Donald Trump has performed a dramatic U-turn on his threat to charge cargo ships transiting the Strait of Hormuz as much as 20% – but the US and Iran have continued trading strikes as the president told Congress that war has resumed.
The climb-down, described by analysts as the latest in a series of retreats, has emboldened Tehran and pushed the prospect of peace further away. The war has fractured Iran’s regime: its military is vastly depleted and its defences degraded, yet the less hardline elements within its leadership are losing the argument to end the conflict.
“Trump U-turns on Strait tolls, emboldening Iran, as US-Iran war continues and UK faces IRGC threats.”

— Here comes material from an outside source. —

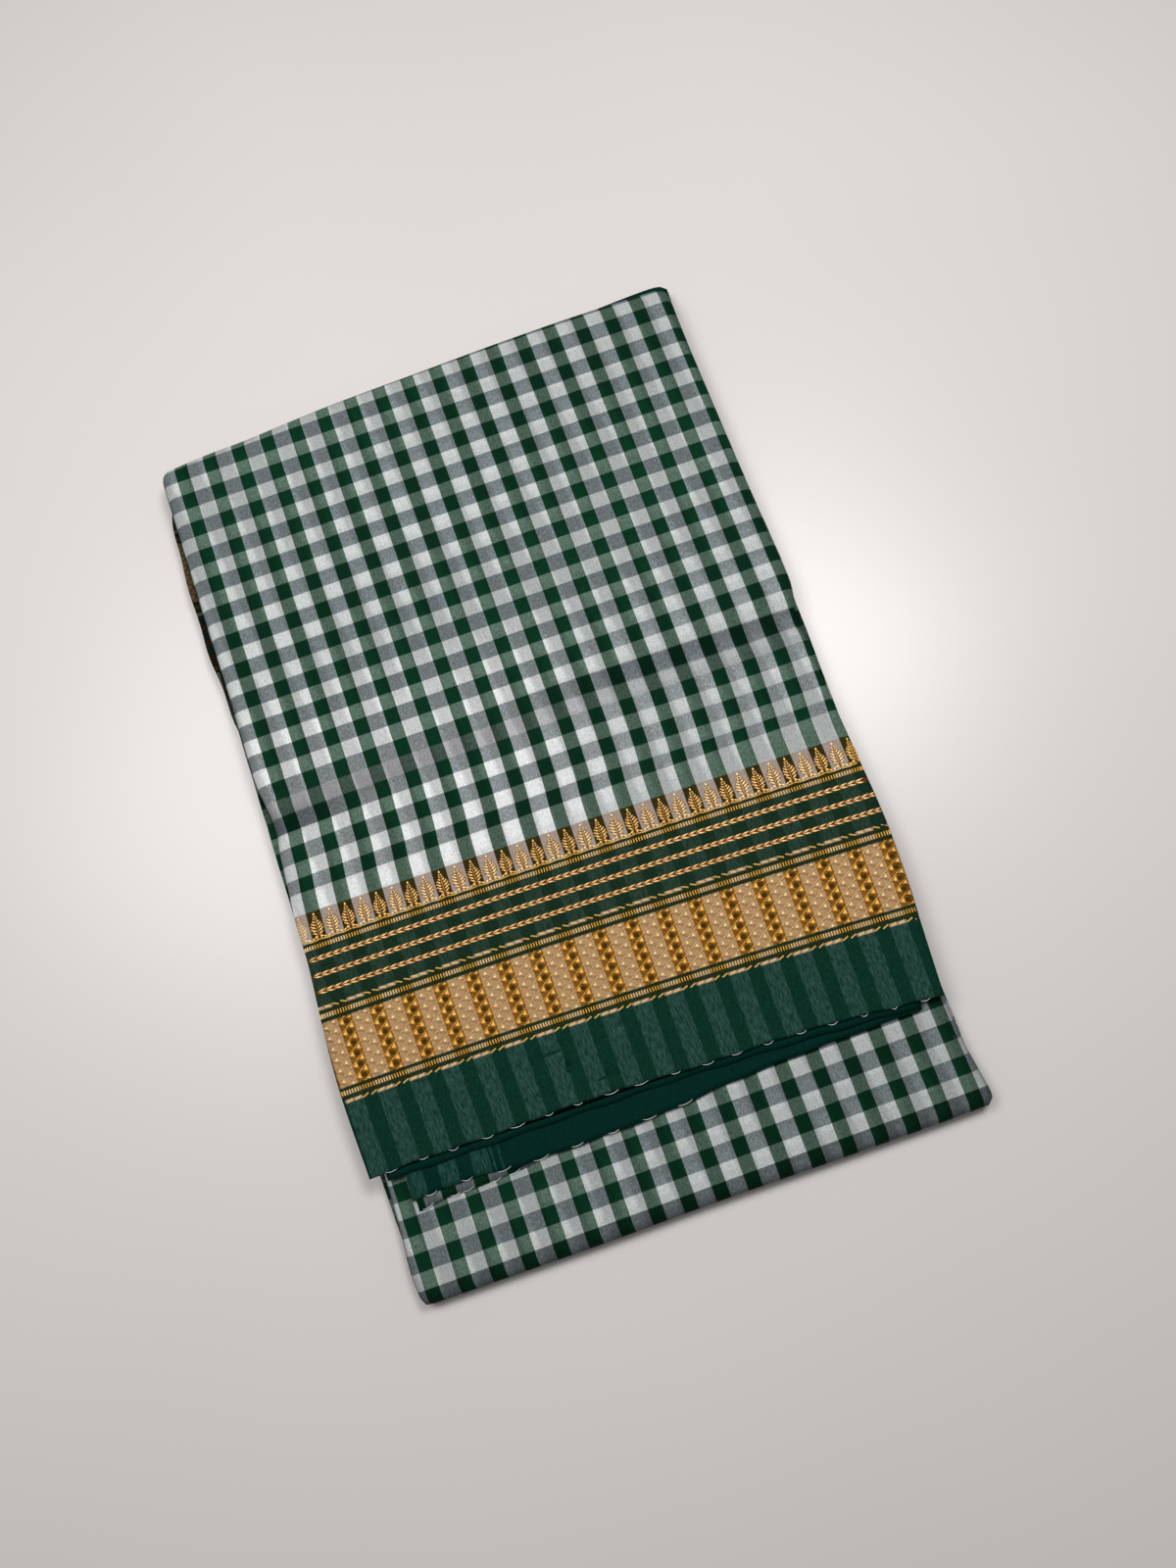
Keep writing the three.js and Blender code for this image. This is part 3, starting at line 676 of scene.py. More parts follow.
# ---------------------------------------------------------------- the stretches that show
def laid_across(stations, columns, ends, left_edge, right_edge, lay):
    """Rows of a sheet between two side edges. A station is a share of the way between the ends, and the turn
    round a fold past them. lay turns a place on the unrolled sheet into a point and its uv."""
    grid = []
    for t, turn in stations:
        middle_y = blend(*ends, t)
        left, right = side(left_edge, middle_y), side(right_edge, middle_y)
        row = steps(*unrolled_span(left, right), columns)
        grid.append([lay(unrolled, *rolled(unrolled, left, right), t, turn) for unrolled in row])
    return grid


def front_flap():
    """One sheet from the free selvedge up, over the top fold and down its back."""

    def lay(unrolled, x, drop, t, turn):
        fold_y = smooth(TOP_FOLD, x) - TOP_FOLD_RADIUS
        foot_y = smooth(FLAP_FOOT, x) + 0.25 * math.sin(x / 3.7)
        y = blend(foot_y, fold_y, t)
        centre, reach = flap_top(x, y) - TOP_FOLD_RADIUS, TOP_FOLD_RADIUS - drop
        point = place(x, y + reach * math.sin(turn), centre + reach * math.cos(turn))
        return point, flap_uv(unrolled, y + TOP_FOLD_RADIUS * turn)

    # rows stand closest at the border and about the old half-fold
    rows = steps(0, 0.09, 24) + steps(0.1, 0.36, 26) + steps(0.365, 0.56, 44) + steps(0.57, 1, 44)
    turns = steps(0, math.radians(97), 16)[1:]
    stations = [(t, 0.0) for t in rows] + [(1.0, turn) for turn in turns]
    grid = laid_across(stations, 184, (-151.5, 207.0), FLAP_LEFT, FLAP_RIGHT, lay)
    return cloth_sheet("front_flap_cloth", grid, check_cloth)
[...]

Washington is now torn between continuing to step up pressure in the hope that Tehran’s defiance will collapse, or seizing Kharg Island and imposing a permanent military presence. The former would require another climb-down, possibly giving up control of the Strait entirely; the latter would embed the US in a military operation for years.

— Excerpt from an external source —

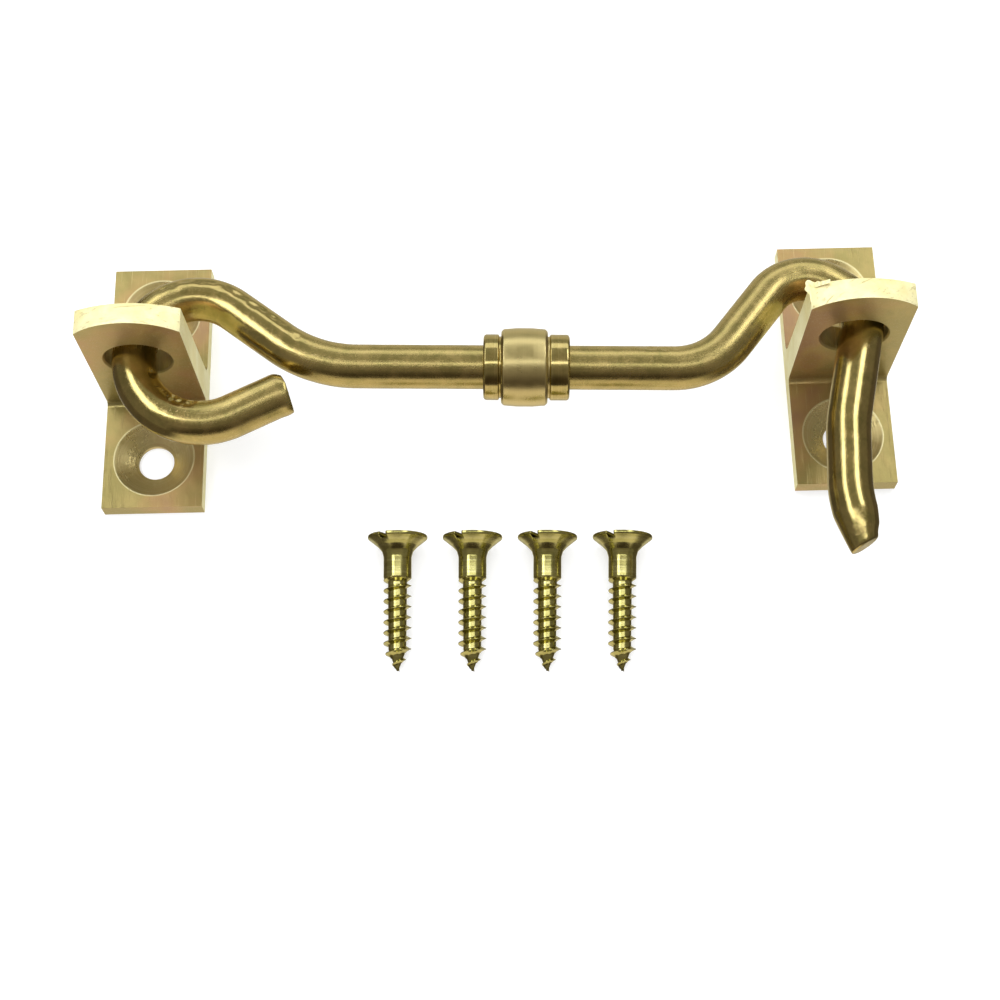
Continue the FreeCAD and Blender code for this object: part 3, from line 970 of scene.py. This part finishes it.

Trump has hinted at a major escalation. “Next week comes the bridges,” he said. “We’re going to knock out all their power plants. We’ll knock out all their bridges unless they get to the table and negotiate. Sometimes you need a ground campaign, but we have other people that will do the ground campaign for us.” The reference to “other people” is widely taken to mean dissident Kurdish forces – though whether they will have the appetite after being treated shabbily by the US in Syria and Iraq is uncertain.

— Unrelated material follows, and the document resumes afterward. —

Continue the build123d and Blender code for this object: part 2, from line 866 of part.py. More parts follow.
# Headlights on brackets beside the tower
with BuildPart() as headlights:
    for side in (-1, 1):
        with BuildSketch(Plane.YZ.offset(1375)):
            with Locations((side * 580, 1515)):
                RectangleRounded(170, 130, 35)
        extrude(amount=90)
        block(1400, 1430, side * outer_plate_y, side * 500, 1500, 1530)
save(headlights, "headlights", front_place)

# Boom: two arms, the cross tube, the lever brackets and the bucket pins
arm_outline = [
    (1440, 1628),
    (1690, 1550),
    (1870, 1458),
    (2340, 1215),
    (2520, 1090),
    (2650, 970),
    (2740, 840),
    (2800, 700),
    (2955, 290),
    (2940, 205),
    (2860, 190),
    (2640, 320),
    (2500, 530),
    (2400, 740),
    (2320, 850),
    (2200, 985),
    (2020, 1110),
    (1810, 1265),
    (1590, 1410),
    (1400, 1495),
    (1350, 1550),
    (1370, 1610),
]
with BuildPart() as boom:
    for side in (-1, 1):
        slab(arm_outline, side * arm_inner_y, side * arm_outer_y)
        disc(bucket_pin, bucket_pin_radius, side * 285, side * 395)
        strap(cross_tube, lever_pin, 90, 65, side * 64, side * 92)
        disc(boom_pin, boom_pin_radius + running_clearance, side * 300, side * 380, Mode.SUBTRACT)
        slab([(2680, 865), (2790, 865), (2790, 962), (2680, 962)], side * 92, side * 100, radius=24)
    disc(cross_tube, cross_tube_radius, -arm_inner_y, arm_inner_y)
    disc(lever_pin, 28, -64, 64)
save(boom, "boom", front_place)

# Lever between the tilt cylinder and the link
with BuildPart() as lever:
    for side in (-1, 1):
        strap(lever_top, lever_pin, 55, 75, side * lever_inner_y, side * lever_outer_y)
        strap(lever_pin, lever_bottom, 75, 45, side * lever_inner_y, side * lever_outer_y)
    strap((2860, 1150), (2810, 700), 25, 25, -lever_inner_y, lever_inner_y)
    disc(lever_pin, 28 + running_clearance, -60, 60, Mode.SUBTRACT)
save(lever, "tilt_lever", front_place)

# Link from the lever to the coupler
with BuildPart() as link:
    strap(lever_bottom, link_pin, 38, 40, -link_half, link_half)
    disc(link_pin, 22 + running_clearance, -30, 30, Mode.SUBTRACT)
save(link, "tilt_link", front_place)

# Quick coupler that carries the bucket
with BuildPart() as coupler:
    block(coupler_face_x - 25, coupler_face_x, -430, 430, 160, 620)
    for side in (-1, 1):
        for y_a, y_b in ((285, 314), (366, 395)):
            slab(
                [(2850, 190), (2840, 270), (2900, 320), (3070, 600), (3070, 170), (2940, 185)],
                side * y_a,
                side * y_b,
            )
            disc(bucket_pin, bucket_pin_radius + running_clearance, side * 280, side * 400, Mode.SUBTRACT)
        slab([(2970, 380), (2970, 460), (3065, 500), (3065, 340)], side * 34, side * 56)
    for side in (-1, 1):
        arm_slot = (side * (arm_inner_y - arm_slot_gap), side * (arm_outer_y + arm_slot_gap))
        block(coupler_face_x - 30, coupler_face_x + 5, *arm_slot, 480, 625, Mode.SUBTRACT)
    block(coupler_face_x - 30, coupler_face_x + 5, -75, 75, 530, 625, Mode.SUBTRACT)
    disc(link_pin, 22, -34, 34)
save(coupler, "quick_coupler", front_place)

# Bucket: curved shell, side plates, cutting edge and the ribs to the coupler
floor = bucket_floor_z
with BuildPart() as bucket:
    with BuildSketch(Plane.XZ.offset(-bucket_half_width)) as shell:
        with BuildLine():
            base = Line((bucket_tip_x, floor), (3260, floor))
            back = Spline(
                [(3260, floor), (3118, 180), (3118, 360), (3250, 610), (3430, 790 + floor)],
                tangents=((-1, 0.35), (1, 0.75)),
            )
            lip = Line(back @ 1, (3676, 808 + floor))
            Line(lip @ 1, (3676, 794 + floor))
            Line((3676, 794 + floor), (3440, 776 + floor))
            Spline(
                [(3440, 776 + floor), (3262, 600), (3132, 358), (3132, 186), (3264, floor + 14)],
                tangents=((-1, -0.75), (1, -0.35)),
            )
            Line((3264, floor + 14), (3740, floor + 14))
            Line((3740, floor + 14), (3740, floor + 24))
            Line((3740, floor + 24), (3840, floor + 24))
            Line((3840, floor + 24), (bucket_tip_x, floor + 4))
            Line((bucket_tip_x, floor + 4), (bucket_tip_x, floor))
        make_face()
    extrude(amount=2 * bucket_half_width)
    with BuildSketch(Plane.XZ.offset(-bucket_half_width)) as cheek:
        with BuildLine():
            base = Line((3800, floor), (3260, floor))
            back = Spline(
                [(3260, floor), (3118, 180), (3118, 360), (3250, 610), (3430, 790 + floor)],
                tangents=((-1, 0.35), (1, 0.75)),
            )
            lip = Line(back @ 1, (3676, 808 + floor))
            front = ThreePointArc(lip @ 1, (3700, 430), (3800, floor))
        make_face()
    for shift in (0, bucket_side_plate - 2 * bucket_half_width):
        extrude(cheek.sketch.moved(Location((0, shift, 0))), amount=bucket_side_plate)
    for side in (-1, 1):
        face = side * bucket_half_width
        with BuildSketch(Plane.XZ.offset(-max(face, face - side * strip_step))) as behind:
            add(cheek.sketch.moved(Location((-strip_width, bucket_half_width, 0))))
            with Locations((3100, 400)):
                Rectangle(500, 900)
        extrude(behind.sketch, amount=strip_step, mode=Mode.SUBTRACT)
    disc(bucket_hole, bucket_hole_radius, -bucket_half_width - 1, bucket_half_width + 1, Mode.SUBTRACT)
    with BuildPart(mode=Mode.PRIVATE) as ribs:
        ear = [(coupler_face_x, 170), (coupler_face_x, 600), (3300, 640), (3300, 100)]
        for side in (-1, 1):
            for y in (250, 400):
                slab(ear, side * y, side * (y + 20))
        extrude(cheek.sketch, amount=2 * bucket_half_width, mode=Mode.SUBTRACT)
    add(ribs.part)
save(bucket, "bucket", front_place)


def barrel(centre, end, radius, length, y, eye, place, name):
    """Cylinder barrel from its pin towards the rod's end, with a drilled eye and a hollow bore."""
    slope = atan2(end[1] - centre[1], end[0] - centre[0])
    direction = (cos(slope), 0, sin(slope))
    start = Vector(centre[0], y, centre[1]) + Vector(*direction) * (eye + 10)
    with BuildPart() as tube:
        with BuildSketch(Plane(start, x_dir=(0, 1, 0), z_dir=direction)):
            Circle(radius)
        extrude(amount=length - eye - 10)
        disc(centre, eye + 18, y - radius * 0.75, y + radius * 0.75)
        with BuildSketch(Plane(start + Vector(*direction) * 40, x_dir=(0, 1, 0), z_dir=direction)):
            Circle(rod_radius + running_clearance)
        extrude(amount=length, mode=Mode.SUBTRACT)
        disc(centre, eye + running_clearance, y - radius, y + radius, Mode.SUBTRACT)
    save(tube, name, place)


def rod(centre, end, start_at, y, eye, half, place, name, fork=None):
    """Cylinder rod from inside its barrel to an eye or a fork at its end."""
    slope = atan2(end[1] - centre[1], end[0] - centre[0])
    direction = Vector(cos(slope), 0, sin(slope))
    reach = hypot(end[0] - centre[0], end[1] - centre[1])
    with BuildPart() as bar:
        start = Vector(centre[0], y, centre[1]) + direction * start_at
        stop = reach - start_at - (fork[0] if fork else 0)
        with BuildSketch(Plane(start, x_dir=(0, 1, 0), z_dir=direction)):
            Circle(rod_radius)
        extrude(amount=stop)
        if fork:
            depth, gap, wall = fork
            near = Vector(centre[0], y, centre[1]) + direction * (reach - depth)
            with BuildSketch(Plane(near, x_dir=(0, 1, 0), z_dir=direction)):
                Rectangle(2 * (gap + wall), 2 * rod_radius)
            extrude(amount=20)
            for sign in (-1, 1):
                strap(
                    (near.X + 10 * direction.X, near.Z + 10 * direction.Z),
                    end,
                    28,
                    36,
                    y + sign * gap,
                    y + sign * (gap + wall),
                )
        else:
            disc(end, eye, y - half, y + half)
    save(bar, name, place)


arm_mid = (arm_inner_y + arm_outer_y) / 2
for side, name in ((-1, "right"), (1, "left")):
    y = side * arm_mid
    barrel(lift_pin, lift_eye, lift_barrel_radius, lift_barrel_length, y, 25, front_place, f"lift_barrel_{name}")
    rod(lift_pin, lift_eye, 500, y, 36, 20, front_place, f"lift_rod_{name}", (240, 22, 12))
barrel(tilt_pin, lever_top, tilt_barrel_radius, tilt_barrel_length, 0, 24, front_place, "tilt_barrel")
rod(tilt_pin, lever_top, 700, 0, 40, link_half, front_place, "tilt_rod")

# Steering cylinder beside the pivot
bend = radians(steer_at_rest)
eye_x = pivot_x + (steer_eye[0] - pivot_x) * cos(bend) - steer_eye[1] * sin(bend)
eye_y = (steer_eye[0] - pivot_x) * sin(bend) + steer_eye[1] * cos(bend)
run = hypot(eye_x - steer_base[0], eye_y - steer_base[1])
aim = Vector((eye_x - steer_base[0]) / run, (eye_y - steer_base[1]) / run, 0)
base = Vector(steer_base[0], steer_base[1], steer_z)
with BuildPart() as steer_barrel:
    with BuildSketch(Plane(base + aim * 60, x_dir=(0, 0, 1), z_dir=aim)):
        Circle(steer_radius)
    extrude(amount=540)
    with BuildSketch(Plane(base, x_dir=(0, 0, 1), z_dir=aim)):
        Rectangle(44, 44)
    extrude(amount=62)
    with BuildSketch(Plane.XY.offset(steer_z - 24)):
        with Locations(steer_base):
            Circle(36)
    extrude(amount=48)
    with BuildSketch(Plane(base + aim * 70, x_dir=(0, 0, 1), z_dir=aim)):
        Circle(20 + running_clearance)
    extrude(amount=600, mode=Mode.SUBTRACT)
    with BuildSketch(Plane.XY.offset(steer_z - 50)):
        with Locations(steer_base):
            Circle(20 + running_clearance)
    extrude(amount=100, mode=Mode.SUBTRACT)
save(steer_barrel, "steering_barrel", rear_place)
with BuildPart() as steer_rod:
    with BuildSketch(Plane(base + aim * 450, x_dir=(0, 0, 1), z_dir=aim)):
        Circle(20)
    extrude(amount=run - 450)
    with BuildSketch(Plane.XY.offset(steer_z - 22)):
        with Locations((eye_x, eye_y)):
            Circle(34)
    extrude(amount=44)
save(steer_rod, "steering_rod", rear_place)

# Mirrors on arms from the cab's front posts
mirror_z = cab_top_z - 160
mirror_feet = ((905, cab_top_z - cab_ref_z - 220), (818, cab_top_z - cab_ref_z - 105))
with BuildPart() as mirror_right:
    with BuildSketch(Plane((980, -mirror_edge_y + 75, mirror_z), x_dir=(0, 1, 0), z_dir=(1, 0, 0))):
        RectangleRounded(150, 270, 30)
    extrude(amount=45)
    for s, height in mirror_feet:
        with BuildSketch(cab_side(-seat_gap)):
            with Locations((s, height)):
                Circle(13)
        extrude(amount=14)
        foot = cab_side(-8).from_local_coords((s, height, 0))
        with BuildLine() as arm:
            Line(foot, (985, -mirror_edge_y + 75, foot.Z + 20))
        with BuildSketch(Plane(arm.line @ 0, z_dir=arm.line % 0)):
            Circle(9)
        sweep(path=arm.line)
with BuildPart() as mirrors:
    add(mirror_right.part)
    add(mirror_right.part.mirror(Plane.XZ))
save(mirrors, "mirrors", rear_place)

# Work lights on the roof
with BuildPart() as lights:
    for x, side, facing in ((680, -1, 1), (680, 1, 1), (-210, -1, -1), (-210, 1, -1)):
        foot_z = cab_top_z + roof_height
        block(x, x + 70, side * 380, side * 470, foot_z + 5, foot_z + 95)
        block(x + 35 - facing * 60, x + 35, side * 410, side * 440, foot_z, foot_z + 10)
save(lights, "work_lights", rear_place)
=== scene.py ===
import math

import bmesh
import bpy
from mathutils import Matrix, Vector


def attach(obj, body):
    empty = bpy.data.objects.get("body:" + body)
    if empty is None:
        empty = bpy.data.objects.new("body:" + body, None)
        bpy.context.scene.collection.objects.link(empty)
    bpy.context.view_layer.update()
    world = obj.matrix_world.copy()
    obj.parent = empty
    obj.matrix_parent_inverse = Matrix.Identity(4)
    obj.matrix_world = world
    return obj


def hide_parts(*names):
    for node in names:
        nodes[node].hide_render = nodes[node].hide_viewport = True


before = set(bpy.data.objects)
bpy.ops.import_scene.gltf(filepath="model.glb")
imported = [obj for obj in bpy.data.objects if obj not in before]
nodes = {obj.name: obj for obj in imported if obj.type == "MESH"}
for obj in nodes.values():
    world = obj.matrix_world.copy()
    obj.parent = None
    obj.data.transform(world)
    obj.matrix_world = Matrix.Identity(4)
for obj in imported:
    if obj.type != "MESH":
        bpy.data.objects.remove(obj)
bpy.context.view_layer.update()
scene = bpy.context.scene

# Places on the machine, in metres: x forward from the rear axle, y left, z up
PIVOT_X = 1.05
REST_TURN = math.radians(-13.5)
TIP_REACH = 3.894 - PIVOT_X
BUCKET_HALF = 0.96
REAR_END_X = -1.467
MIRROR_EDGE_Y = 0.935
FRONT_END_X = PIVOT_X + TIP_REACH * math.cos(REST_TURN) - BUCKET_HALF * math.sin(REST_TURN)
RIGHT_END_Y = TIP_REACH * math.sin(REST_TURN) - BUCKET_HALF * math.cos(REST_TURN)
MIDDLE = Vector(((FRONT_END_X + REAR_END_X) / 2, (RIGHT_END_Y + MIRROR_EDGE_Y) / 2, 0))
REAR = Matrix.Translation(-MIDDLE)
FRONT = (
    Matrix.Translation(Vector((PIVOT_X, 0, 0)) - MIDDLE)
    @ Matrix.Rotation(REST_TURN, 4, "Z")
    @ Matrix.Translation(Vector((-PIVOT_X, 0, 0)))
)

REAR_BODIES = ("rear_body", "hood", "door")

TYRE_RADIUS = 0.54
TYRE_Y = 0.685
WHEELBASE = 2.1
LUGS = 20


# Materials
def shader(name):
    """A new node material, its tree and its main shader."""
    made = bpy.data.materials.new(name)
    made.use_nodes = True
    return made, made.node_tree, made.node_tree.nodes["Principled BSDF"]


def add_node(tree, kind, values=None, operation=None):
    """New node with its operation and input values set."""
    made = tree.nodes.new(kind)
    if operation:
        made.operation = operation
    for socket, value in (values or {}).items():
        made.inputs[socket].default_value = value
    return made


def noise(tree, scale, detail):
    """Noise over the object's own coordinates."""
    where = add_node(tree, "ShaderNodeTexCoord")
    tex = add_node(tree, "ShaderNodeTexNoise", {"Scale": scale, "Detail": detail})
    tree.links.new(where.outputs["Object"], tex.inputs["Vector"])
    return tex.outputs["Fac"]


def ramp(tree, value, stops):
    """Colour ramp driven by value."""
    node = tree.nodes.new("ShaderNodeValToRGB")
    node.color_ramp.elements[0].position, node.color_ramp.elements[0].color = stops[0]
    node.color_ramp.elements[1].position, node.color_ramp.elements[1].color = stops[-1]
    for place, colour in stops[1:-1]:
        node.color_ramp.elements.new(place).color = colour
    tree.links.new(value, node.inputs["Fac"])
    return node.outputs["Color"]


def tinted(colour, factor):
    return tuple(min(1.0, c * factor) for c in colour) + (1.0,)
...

Meanwhile, Iran has struck out aggressively at the UK’s decision to designate the Islamic Revolutionary Guard Corps as a banned terrorist organisation. Threats expected include sabotage, violence towards Iranian dissidents within Britain, and terrorist attacks against UK interests abroad. Although currently a sideshow to the worsening US–Iran war, this could become very serious if the conflict settles into the shadows.
The president’s rolling bulletins of lies and obfuscation make it impossible to see a way out, according to observers. Every threatening outburst erodes his chance of making a favourable deal with Tehran – even as US forces prepare for what could be a major ground campaign in the Middle East.